Monday, March 8, 2010

The Hurt Locker


I managed to catch a couple more Best Picture nominees before the Oscars last night. Although The Hurt Locker wasn't my favorite (and isn't even on my 2009 list because of its late 2008 release in Italy), it was the most likely candidate to keep Avatar from the top prize, so I was definitely rooting for it as the night went on. It's not that I dislike Avatar, because I enjoyed it, it's that the only reason it seemed that it was getting any sort of award attention over any of the other pretty yet uninspired huge budget action movies over the years is that James Cameron made it and it earned an absurd amount of money. The only way I can see one justifying its critical success is by valuing the difficulty and uniqueness of the process over the actual quality of the result, and in my mind The Hurt Locker is in every way that's important a superior film.

Not that it isn't without its flaws, which I guess I'll get out of the way. Despite being the sort of film that you'd figure is built on details, it makes some strange errors. It takes place in 2004, yet features soldiers playing an Xbox 360 and referring to Youtube, things that didn't come around until a year later. The only thing that I can compare in terms of portraying the war is Generation Kill, and Kill certainly seemed to capture the actual experience a lot closer. There's a difference in goal, as Kill is all about trying to show the soldiers' experience, while Hurt Locker is trying to be an exciting thriller. But while they have a similar veneer of gritty realism, there are things that happen in Locker that just seem and are ridiculous. While Kill follows an entire battalion through the early invasion period, Locker focuses on a single bomb disposal unit that apparently acts autonomously and basically does what they want, which seems wrong and accounts of real soldiers back me up. Jeremy Renner plays a leader who follows his own rules and ignores standard procedure a lot. It's a good, interesting performance, and it avoids being a cliche in the story because of how things turn out. But the simple fact is a sergeant who actually acted like that would never last close to that long in the field.
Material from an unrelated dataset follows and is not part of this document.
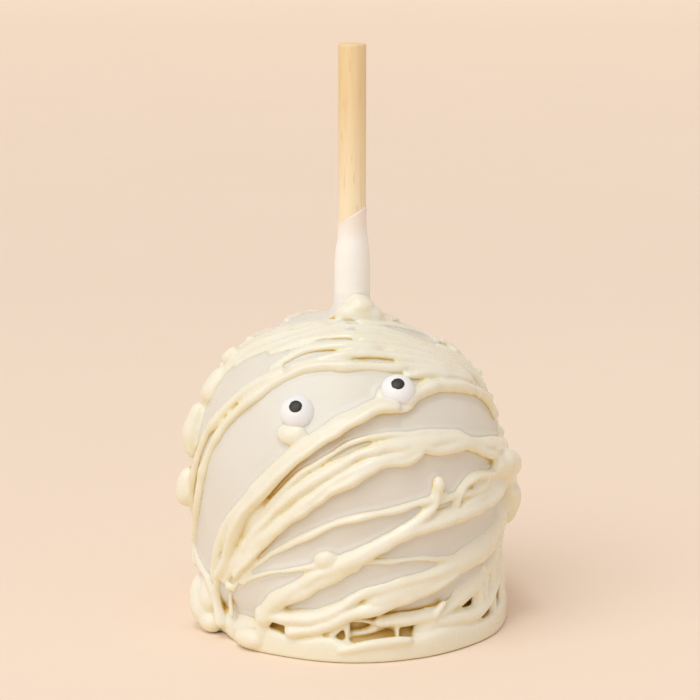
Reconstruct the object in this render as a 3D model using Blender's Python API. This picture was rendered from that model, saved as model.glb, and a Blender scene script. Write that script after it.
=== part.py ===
"""An apple on a wooden stick, dipped in white chocolate and wrapped in drizzled bands, with two sugar eyes.

Lengths are in metres. The origin is the centre of the underside, on the stick's axis. +Z is up, and the side with
the eyes faces -Y. A place on the apple is a (longitude, latitude) pair in degrees, seen from the apple's centre:
longitude 0 is the front and grows towards +X, and latitude 0 is the level where the apple is widest.
"""

from math import atan2, cos, degrees, exp, hypot, pi, radians, sin, tan

import bmesh
import bpy
import numpy as np
from mathutils import Matrix, Vector

# The coated apple. Its centre stands a little to the left of the stick.
CENTRE = Vector((-0.0009, 0.0, 0.031))
APPLE_RADIUS = 0.0357
SHOULDER_HEIGHT = 0.0413  # from the centre to the top
BELLY_DEPTH = 0.0310  # from the centre to the bottom
SHOULDER_SQUARENESS = 2.3  # 2 is an ellipse, and more is squarer
BELLY_SQUARENESS = 3.2
BELLY_END = -41  # latitudes where the apple's profile meets the foot and the collar
SHOULDER_END = 79

# The chocolate that ran down and set as a round foot.
FOOT_RADIUS = 0.0365
FOOT_HEIGHT = 0.0048
FOOT_EDGE = 0.0016  # how far its upper edge is rounded
FOOT_UNEVENNESS = 0.0005

# The chocolate that climbs the stick.
COLLAR_RADIUS = 0.00425
COLLAR_LIP_RADIUS = 0.00385
COLLAR_FLARE = 0.0026
COLLAR_FLARE_LENGTH = 0.0016
COLLAR_START = 0.0724
COLLAR_TOP = 0.0952
COLLAR_SLANT = 0.0021  # its right side ends this much higher than its middle

STICK_RADIUS = 0.003175
STICK_LENGTH = 0.1143
STICK_TOP = 0.1343
STICK_CHAMFER = 0.0005

# The sugar eyes: a domed white button, and a flat dark disc let into its face.
EYE_RADIUS = 0.0039
EYE_RIM = 0.0007  # height of the upright rim under the dome
EYE_HEIGHT = 0.0031
PUPIL_RADIUS = 0.00155
PUPIL_DEPTH = 0.0007
PUPIL_PROUD = 0.0003
EYES = {  # side: (place on the apple, direction it faces)
    "left": ((-22, 38.5), (-22, 38)),
    "right": ((23, 47), (10, 44)),
}

GAP = 0.0003  # between neighbouring pieces
SEGMENTS = 32  # round the apple
DEGREES_A_RING = 8

# The drizzle.
STEP_ALONG = 0.0022  # between the rings of a band
BAND_SIDES = 10
FUSE_SIZE = 0.0009  # crossings are melted together at this size
DRIZZLE_TRIANGLES_KEPT = 0.06
CURTAIN_SPREAD = 0.0005  # how far the hanging drizzle spreads between the apple's widest level and the foot
CURTAIN_END = 40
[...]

Also it's funny that one of the quotes on the movie poster compares Jeremy Renner to a young Russell Crowe. Crowe is less than seven years older than Renner.

Anyway. It was a good movie. Mostly on the strength of its sound and visuals. I complained on twitter about writer Mark Boal possibly beating Quentin Tarantino for Best Original Screenplay before it happened, and I stand by that. The script does some interesting things, but for the most part it shuffles between action setpiece and soldier downtime for two hours before its solid denouement. The movie works because those setpieces are filmed so damn well. The super slow motion, the overhead shot as Renner discovers how many buried IEDs he's actually dealing with, the entire amazing desert sniper sequence, the uncompromising nature of dealing with the body bomb... it's just filled with astounding imagery that all the technical wizardry of Avatar wishes it could match the thrill of. And the sound helps every bit as much, with every explosion and gunshot having the perfect punch. The score is really good too, suiting a war movie that doesn't really act like your normal war movie.

I already discussed Renner, who did a great job in his role, and probably deserved the nomination. His two costars Anthony Mackie and Brian Geraghty are solid as the rest of his squad, and together they form a believable tension between camaraderie and hostility that help the movie survive its lack of authenticity elsewhere. Guy Pearce and Ralph Fiennes both do well in roles that are sort of funny in the way they go away so quickly, leaving the movie in the hands of the unknowns for the most part. And Kate from Lost shows up as Renner's wife which is kind of weird but doesn't really hurt the film. I've seen some debate about whether Kathryn Bigelow would have won Best Director over her ex-husband if she wouldn't have been the first woman to receive the honor, but for me it goes back to the same question as the two movies overall, and while Cameron may have poured more of his life into his movie and invented more technologies and created more out of his own imagination, what actually showed up on screen in the two films has me leaning towards Bigelow in that department. It's a film that for me totally survived off the strength of her vision, and I'm interested in exploring a bit more of her work, although some of what I've heard about it has me less sure. Still, a good film and an acceptable Best Picture.